Battaglia perduta allora? Affatto. La lotta alla corruzione è elemento indispensabile per fare di questo Paese una nazione moderna: realizziamola nella PA, nell’impresa, nella politica, senza ambiguità o connivenze. Ma oltre a questo serve efficienza, che si costruisce sul senso di appartenenza delle persone alla loro organizzazione, non con l’ennesima circolare. Serve liberarsi dalla ossessione normativa a tutti i costi, di cui sono preda in egual misura la politica e la burocrazia, per sperimentare dimensioni nuove, senza dimenticare mai che fortunatamente possiamo contare su moltissime persone che, a tutti i livelli, si rimboccano le maniche per contribuire a a tirare avanti la carretta nazionale.
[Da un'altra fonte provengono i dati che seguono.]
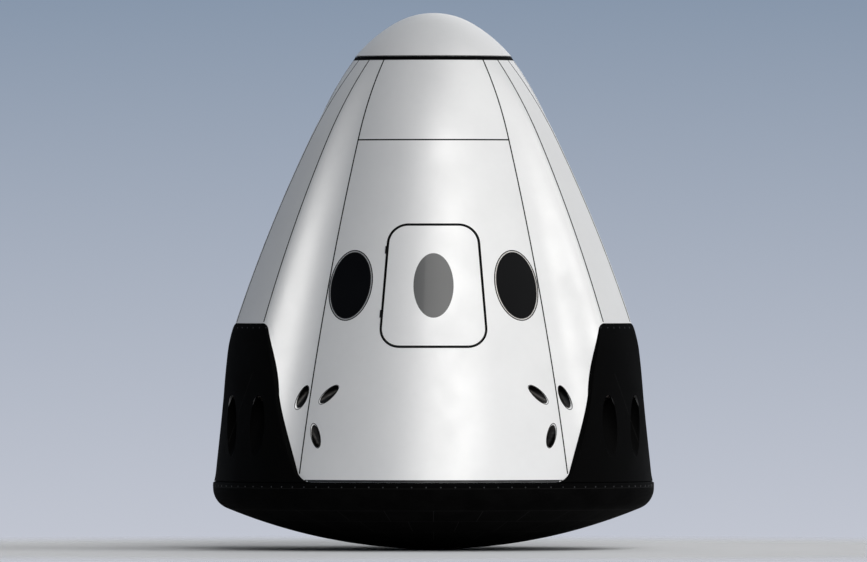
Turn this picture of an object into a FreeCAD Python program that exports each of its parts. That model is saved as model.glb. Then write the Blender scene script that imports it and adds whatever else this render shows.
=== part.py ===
"""Crew capsule: a hollow ogive hull on a convex heat shield, with three hinged closures.

Frame: millimetres, +Z up along the hull's axis, origin at the lowest point of the heat
shield.  The side hatch faces -Y.  Azimuths are in degrees from -Y, positive towards +X,
so "left" is -X and "right" is +X as seen by someone standing in front of the hatch.
"""
import FreeCAD, Part
import Sketcher
import math
import os

from FreeCAD import Placement, Rotation, Vector

# ---------------------------------------------------------------- driving sizes
SIZES = (
    # alias, value, what it is
    # heat shield and base ring
    ("shield_proud", 26, "how far the shield and base ring stand out past the shell"),
    ("shield_sphere", 4900, "radius of the shield's spherical face"),
    ("shield_shoulder", 200, "radius of the shield's rounded shoulder"),
    ("shield_thick", 160, "thickness of the shield dish"),
    ("shield_rim", 1.7, "height of the shield's upright rim above its shoulder"),
    ("ring_tall", 61, "height of the base ring"),
    ("ring_bevel", 17, "height of the base ring's bevel"),
    # hull shell: two tangent arcs of revolution
    ("shell_radius", 1974, "outer radius of the shell at its lower edge"),
    ("knee_up", 3750, "height where the two arcs of hull and pods meet"),
    ("knee_radius", 1088, "hull radius there"),
    ("peak_tall", 683, "height of the shell above the knee"),
    ("top_radius", 725, "outer radius of the shell at its upper edge"),
    ("lower_arc", 21637, "radius of the hull's lower arc"),
    ("upper_arc", 2824, "radius of the hull's upper arc"),
    ("wall", 90, "thickness of the hull wall"),
    ("cover_drop", 44, "drop from the knee to the seam under the parachute covers"),
    # sectors, in degrees
    ("panel_half", 38, "half angle of the front and rear panels"),
    ("pod_middle", 60.5, "azimuth of a front pod's middle"),
    ("strip_half", 7.5, "half angle of the pod's crown strip"),
    # pods: the crown strip follows two tangent arcs of revolution
    ("pod_low", 2050, "height where a pod's white cover ends"),
    ("pod_low_proud", 287.3, "how far the crown stands out past the hull there"),
    ("pod_knee_proud", 92, "how far it stands out at the knee"),
    ("pod_lower_arc", 13240, "radius of the crown's lower arc"),
    ("pod_upper_arc", 4142, "radius of the crown's upper arc"),
    ("blend_root", 0.44, "handle of the blend at the panel, as a share of its chord"),
    ("blend_crown", 0.27, "handle of the blend at the crown, as a share of its chord"),
    # engine fairings
    ("fairing_proud", 18, "how far a fairing stands out past the shell's lower edge"),
    ("fairing_bend_up", 1750, "height where its outer face bends inwards"),
    ("fairing_bend_in", 35, "how far its outer face has leaned in there"),
    ("fairing_crown_arc", 1300, "radius of the bend"),
    ("fairing_top_half", 255, "half width of its top edge"),
    ("fairing_corner_half", 318, "half width below the rounded top corners"),
    ("fairing_corner_tall", 50, "height of the rounded top corners"),
    ("fairing_corner_arc", 80, "radius of the top corners"),
    ("fairing_waist_half", 480, "half width where the outline turns outwards"),
    ("fairing_waist_up", 1400, "height there"),
    ("fairing_side_arc", 3000, "radius of the outline's long arcs"),
    ("fairing_flare_half", 735, "half width above the toe"),
    ("fairing_toe_tall", 79, "height of the toe"),
    ("fairing_toe_half", 880, "half width of the toe on the lower edge"),
    ("fairing_toe_arc", 220, "radius of the toe"),
    # escape engines
    ("engine_bore", 110, "radius of an engine's recess"),
    ("engine_offset", 235, "distance of an engine from the pod's middle plane"),
    ("engine_mouth_up", 1150, "height where its axis leaves the fairing"),
    ("engine_set_in", 42, "how far that point lies inside the fairing's lower edge"),
    ("engine_tilt", 25, "angle of its axis from the vertical, in degrees"),
    ("engine_depth", 430, "depth of its recess along the axis"),
    ("engine_length", 210, "length of the bell"),
    ("engine_throat", 45, "radius of the bell's throat"),
    ("engine_rim", 95, "radius of the bell's mouth"),
    ("engine_skin", 8, "thickness of the bell"),
    # side thrusters
    ("thruster_bore", 46, "radius of a thruster's hole"),
    ("thruster_lean", 22.8, "angle between its axis and the hull, in degrees"),
    ("thruster_depth", 200, "length of its nozzle inside the hull"),
    ("thruster_skin", 5, "thickness of its nozzle"),
    ("thruster_recess", 6, "depth of its lip under the surface"),
    # side hatch
    ("hatch_up", 2390, "height of the hatch's middle"),
    ("hatch_low", 1840, "height of the hatch's lower seam"),
    ("hatch_high", 2939, "height of the hatch's upper seam"),
    ("hatch_half", 16.8, "half angle of the hatch, in degrees"),
    ("hatch_corner", 175, "radius of the hatch's corners"),
    ("hatch_gap", 18, "width of the gap around the hatch"),
    # windows: ellipses on the hull
    ("window_azimuth", 29.3, "azimuth of the side windows, in degrees"),
    ("window_up", 2392, "height of the side windows' middle"),
    ("window_half_wide", 219, "half width of a side window with its frame"),
    ("window_half_tall", 328, "half height of a side window with its frame"),
    ("window_rim", 20, "width of a side window's frame"),
    ("window_ledge", 32, "width of the ledge that carries the glass"),
    ("window_deep", 30, "depth of the window rebate"),
    ("port_half_wide", 181, "half width of the hatch window"),
    ("port_half_tall", 303, "half height of the hatch window"),
    # top of the hull
    ("nose_ring_tall", 28, "height of the nose ring"),
    ("nose_ring_in", 17, "how far the nose ring's outside leans in"),
    ("nose_ring_wide", 60, "width of the nose ring"),
    ("dome_gap", 5, "gap between nose ring and nose cone"),
    ("dome_step", 1, "how far the nose cone's edge lies inside the nose ring's"),
    ("dome_side_tall", 302, "height of the nose cone's side, up to where its arcs meet"),
    ("dome_knee_radius", 350, "outer radius there"),
    ("dome_tall", 396, "height of the nose cone"),
    ("dome_side_arc", 1320, "radius of the nose cone's side"),
    ("dome_wall", 35, "thickness of the nose cone"),
    ("bulkhead_drop", 143, "drop from the shell's upper edge to the forward bulkhead"),
    ("bulkhead_thick", 30, "thickness of the forward bulkhead"),
    ("tunnel_radius", 400, "inner radius of the docking tunnel"),
    ("tunnel_wall", 25, "wall of the docking tunnel"),
    ("tunnel_drop", 33, "drop from the shell's upper edge to the tunnel's"),
    ("docking_wide", 105, "width of the docking ring"),
    ("docking_thick", 110, "height of the docking ring"),
    ("petal_thick", 60, "height of the docking ring's guide rim"),
    ("nose_thruster_room", 17.5, "room between a forward thruster's mouth and the wall"),
    ("nose_thruster_rim", 42, "radius of a forward thruster's mouth"),
    ("nose_thruster_tall", 120, "height of a forward thruster"),
    # cabin
    ("floor_up", 1620, "height of the cabin floor"),
    ("floor_thick", 40, "thickness of the cabin floor"),
    ("ceiling_up", 3700, "height of the cabin ceiling"),
    ("ceiling_thick", 30, "thickness of the cabin ceiling"),
    ("tank_radius", 1300, "radius of the tank block under the floor"),
    ("tank_low", 700, "height of the tank block's lower face"),
    ("fit", 0.4, "running clearance between pieces with curved faces"),
    # forward hatch
    ("lid_lap", 30, "how far the forward hatch laps over the tunnel's bore"),
    ("lid_thick", 30, "thickness of the forward hatch"),
    ("lid_gap", 5, "gap between the forward hatch and the ceiling"),
    # hinges
    ("nose_pin_out", 34, "distance of the nose cone's hinge outside the nose ring"),
    ("nose_pin_rise", 14, "height of the nose cone's hinge above the nose ring"),
    ("nose_barrel", 12, "radius of the nose hinge's barrels"),
    ("nose_lug", 58, "length of the nose hinge's fixed bars"),
    ("nose_lug_fall", 31, "slope of its fixed bars, in degrees"),
    ("nose_arm", 75, "length of the nose hinge's moving bars"),
    ("lid_pin_out", 25, "distance of the forward hatch's hinge outside the hatch"),
    ("lid_barrel", 12, "radius of the forward hatch's hinge barrels"),
    ("hatch_barrel", 7, "radius of the side hatch's hinge barrels"),
    ("barrel_length", 70, "length of each hinge barrel"),
    ("barrel_gap", 1, "gap between two barrels"),
    ("hinge_bar", 0.9, "thickness of a hinge's flat bar, as a share of its barrel's radius"),
    ("pin_fit", 0.05, "clearance of a hinge pin"),
    ("nose_hinge_half", 80, "distance of the nose hinges from the middle"),
    ("lid_hinge_half", 120, "distance of the forward hatch's hinges from the middle"),
    ("hatch_hinge_half", 300, "distance of the side hatch's hinges from its middle"),
    # seats and display
    ("seat_pitch", 540, "distance between seats"),
    ("seat_wide", 470, "width of a seat"),
    ("seat_front", -190, "place of the seats' front edge along Y"),
    ("seat_long", 430, "length of the seat cushion"),
    ("seat_pad", 90, "thickness of the cushions"),
    ("seat_up", 1990, "height of the seat cushion's upper face"),
    ("seat_back", 560, "length of the back cushion"),
    ("seat_recline", 25, "recline of the back, in degrees"),
    ("back_lift", 20, "gap between seat cushion and back cushion"),
    ("head_long", 130, "length of the headrest"),
    ("head_lift", 20, "gap between back cushion and headrest"),
    ("seat_shell", 20, "thickness of the seat shell"),
    ("beam", 60, "size of the seat frame's beams"),
    ("screen_wide", 1100, "width of the control display"),
    ("screen_tall", 340, "height of the control display"),
    ("screen_thick", 60, "thickness of the control display"),
    ("screen_out", 560, "distance of the display in front of the axis"),
    ("screen_up", 2860, "height of the display's middle"),
)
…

Riuscendoci a dispetto di mille difficoltà e scontando un astio sociale senza precedenti nella storia. Se è certamente ingiusto bocciare in toto la riforma della ministra Madia, un serio dibattito sul perimetro della pubblica amministrazione e su quelle funzioni necessarie a fare sviluppo sarebbe servito almeno a capire che essa è un pezzo del Paese ed è proprietà di tutti i cittadini. Spetta allora a quelle aree più avanzate della politica, della dirigenza pubblica, dell’imprenditoria e della comunicazione ripartire da una domandina semplice semplice: a cosa vogliamo serva davvero la PA?